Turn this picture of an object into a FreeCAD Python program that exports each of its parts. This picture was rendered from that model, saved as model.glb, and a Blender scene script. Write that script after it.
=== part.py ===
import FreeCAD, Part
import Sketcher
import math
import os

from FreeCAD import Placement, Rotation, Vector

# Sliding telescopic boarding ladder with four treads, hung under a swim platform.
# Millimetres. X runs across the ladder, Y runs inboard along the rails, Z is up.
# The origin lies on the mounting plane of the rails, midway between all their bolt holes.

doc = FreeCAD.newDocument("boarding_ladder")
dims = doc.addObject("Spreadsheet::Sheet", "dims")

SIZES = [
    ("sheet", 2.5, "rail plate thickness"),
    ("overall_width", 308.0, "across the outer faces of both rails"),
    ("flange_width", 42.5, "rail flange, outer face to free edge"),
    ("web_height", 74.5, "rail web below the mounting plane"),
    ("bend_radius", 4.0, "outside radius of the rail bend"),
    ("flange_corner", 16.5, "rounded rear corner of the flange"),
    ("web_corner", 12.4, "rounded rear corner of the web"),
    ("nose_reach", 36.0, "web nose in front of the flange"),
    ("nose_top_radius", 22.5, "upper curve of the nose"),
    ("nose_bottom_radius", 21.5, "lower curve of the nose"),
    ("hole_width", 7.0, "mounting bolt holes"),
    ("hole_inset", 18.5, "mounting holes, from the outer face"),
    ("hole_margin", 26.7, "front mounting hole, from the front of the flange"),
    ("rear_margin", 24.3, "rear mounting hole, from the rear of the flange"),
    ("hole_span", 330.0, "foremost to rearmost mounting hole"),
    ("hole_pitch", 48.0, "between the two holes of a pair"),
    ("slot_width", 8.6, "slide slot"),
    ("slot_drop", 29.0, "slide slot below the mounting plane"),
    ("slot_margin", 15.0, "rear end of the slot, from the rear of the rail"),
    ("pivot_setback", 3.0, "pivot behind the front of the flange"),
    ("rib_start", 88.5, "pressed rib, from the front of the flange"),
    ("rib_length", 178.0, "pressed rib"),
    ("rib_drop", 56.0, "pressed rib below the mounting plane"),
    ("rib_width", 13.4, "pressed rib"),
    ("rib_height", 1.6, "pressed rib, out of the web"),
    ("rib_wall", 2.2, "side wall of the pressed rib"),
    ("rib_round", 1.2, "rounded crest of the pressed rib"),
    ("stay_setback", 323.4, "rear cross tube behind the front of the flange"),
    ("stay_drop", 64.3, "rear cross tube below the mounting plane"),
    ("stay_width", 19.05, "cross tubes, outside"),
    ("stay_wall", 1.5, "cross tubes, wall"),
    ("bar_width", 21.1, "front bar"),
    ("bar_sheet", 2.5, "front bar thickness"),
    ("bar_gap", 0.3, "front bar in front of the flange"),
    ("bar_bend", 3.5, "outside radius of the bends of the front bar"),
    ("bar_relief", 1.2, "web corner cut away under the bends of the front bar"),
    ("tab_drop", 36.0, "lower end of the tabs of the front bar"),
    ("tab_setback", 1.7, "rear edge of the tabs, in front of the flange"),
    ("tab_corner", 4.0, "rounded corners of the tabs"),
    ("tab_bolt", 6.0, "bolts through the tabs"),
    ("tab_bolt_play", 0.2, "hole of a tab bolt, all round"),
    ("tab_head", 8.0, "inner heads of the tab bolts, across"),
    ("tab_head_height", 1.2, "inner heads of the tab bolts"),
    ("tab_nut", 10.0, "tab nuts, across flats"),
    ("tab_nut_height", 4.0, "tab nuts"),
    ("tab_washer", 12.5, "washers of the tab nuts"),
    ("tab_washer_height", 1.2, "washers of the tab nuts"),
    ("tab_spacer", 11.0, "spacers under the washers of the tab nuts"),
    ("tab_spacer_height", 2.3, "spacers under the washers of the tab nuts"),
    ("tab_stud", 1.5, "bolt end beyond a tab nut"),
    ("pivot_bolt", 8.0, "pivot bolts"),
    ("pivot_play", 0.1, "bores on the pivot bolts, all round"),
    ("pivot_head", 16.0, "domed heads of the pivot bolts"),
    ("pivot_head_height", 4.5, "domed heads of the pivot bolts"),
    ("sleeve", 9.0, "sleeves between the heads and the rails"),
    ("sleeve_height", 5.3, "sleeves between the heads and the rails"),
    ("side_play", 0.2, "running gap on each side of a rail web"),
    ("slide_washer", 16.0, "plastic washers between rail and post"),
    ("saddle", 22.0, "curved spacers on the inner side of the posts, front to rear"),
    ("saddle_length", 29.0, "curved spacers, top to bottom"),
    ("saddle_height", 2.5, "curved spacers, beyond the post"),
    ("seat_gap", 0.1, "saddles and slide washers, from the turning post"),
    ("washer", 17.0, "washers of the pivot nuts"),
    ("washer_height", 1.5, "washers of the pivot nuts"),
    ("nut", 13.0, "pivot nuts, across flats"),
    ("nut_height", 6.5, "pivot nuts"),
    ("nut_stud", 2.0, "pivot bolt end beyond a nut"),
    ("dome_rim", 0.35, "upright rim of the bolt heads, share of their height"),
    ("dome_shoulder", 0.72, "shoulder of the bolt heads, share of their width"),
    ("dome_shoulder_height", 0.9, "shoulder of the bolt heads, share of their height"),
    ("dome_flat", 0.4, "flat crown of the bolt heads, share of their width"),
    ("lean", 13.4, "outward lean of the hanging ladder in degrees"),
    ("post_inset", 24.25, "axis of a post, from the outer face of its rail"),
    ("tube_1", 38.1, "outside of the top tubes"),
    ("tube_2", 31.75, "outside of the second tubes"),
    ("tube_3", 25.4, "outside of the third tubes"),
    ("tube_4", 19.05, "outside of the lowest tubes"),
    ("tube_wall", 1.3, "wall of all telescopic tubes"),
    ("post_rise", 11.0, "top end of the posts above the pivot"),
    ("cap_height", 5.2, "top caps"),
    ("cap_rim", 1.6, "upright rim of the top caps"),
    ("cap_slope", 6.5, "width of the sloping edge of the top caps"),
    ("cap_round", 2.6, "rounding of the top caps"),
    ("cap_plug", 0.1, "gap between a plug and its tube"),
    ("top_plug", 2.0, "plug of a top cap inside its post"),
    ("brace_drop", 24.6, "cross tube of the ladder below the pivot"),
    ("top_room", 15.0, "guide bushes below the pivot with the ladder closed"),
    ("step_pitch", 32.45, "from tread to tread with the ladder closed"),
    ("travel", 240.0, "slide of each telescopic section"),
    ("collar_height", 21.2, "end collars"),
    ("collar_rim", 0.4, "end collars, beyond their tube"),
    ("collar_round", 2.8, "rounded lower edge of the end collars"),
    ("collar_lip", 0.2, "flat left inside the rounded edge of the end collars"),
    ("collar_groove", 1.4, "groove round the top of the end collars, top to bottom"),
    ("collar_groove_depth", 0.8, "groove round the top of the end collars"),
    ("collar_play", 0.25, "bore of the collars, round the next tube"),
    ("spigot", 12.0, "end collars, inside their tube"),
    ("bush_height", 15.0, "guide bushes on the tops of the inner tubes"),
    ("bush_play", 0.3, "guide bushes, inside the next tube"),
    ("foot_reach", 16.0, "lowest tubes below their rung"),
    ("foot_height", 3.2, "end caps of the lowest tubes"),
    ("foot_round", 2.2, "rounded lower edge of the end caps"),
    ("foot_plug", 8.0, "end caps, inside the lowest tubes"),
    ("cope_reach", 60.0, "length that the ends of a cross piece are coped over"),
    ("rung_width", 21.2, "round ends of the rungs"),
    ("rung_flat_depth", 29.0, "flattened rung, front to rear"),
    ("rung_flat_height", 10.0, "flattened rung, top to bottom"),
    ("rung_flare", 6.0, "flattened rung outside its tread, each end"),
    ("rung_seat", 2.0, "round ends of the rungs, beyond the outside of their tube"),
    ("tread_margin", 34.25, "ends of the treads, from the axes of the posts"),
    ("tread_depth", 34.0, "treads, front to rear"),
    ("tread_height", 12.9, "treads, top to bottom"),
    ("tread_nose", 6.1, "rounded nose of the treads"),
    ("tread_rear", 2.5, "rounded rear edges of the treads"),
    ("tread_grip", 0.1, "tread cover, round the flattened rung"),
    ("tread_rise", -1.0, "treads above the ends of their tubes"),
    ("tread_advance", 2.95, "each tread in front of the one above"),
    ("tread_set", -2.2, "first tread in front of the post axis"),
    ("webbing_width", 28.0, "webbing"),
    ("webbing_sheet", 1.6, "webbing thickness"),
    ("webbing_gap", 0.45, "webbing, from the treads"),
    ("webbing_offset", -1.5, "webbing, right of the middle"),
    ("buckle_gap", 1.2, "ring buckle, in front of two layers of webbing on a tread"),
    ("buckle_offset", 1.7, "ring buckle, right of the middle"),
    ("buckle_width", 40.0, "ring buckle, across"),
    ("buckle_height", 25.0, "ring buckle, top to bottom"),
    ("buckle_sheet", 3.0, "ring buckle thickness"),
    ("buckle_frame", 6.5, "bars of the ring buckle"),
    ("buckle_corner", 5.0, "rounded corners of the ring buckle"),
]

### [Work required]
Reproduce, please, the lines of the material from its first line down to the line containing "from FreeCAD import", keeping both ends and nothing beyond them.

### [Exercise answer]
Turn this picture of an object into a FreeCAD Python program that exports each of its parts. This picture was rendered from that model, saved as model.glb, and a Blender scene script. Write that script after it.
=== part.py ===
import FreeCAD, Part
import Sketcher
import math
import os

from FreeCAD import Placement, Rotation, Vector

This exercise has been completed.